Civil Society Organisations urged to join the People's Voice Campaign
The Wheel is working in coalition with ICCL, Amnesty Ireland, Front Line Defenders, Transparency International and Uplift for Electoral Act reform.
The coalition launched the #PeoplesVoice campaign with its statement on the Electoral Act including our proposed text for its amendment, on 11 October. You can read it online.
The coalition will be bringing the campaign for reform to government next. There is an open letter to the Taoiseach which you and your organisation can sign here. We hope to present this letter to government officials at an expert seminar on 6 December.
We are also inviting organisations to join the campaign platform. The more of us who call for Electoral Act reform, the more likely we are to be heard. You can sign up to the platform here. Please do so before Thursday 6 December.
Here are just some of the reasons why we are campaigning:
- Education Equality were forced to return €5,500 seed funding they received from the Humanist Association. SIPOC threatened them with legal action under the Act, simply for engaging in their normal advocacy work.
- EQUATE were put under so much pressure following a campaign of complaints against them to SIPOC (who also informed their funder) that it contributed to their decision to wind down.

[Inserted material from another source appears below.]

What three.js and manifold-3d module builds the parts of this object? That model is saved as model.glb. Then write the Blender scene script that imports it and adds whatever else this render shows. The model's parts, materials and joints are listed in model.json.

- At The People’s Voice launch event, ICCL held last week, we heard from other civil society organisations who had similar frightening stories to tell. As well as the above, we heard from Amnesty International on the real and long story behind the case that hit the headlines during the abortion referendum. ICCL Itself spoke of difficulties it faced when individuals contacted their funders, spuriously claiming it was operating illegally under the Electoral Act. Many more organisations spoke, under the condition of anonymity, about their experiences of being threatened with legal action or of reconsidering donations and advocacy work because of the law.
The bottom line is: the Electoral Act prohibits civil society from fundraising for our everyday advocacy work. The way in which it is applied is haphazard, but it can be abused by individuals who
take issue with some of the more radical work we are engaged in. Organisations working on rights have been particularly targeted up to now, but who knows who it might be in the future?